Appendix E — Stop & Think Answers — Chapter 8

Tip 8.1: Relying solely on p-values can lead to overinterpreting small, biologically meaningless differences as important simply because they’re statistically significant, especially with large sample sizes.

Tip 8.2: You might choose a nonparametric test like Mann-Whitney when your data doesn’t follow a normal distribution or when you have small sample sizes and can’t verify distributional assumptions.

Tip 8.5: This is definitely a personal preference type of questions! But I kind of like the 2nd option. It’s a bit “fancy” but it’s nice because it only uses data contained in the data frame itself and doesn’t require going through the keys in the REGIONS map.

Tip 8.3: A result can be statistically significant but have such a small effect size that it’s biologically meaningless, or a result can have a large biological effect but fail to reach statistical significance due to small sample size.

Tip 8.4: In drug studies, a medication might show a statistically significant reduction in some biomarker (p < 0.05), but the actual change might be so small (tiny effect size) that it doesn’t translate to any meaningful clinical improvement for patients.

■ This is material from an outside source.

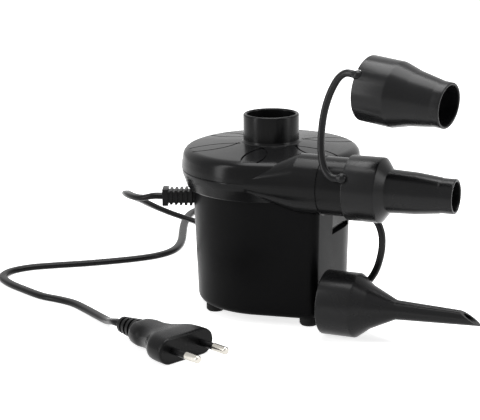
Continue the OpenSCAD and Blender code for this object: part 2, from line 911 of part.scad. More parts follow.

Tip 8.6: Regions whose confidence intervals don’t overlap have significantly different cancer death rates. From the plot, it appears the West has significantly lower death rates than several other regions, particularly the Southeast.

Tip 8.7: An R-squared value close to zero indicates that the linear model explains almost none of the variation in the dependent variable, suggesting there’s no linear relationship between the predictor and response variables.

Tip 8.8: You can determine important predictors by examining their coefficients and p-values in the summary output. Predictors with larger absolute coefficient values and p-values < 0.05 (like X1 and X2 in our example) are more important to the model.

Tip 8.9: Although we didn’t go over the biplot, it can be a useful tool for interpreting the principal components. That said, you can still examine the loadings returned by the PCA model to understand how each feature relates to PC 1 (the x-axis). Specifically, you can compute the angle each loading vector makes with the x-axis. Features with small angles (or angles close to 180°) align closely with PC 1. For example, you could use something like result.loadings.apply(lambda row: np.arctan2(row[1], row[0]) * 180 / np.pi, axis=1) to calculate these angles. In this dataset, petal length and petal width are most strongly associated with PC 1.

Tip 8.10: One potential explanation that k-means performed less well for virginica is because it overlaps more with versicolor in the feature space, while setosa is more distinct. This suggests virginica and versicolor share more similar morphological characteristics.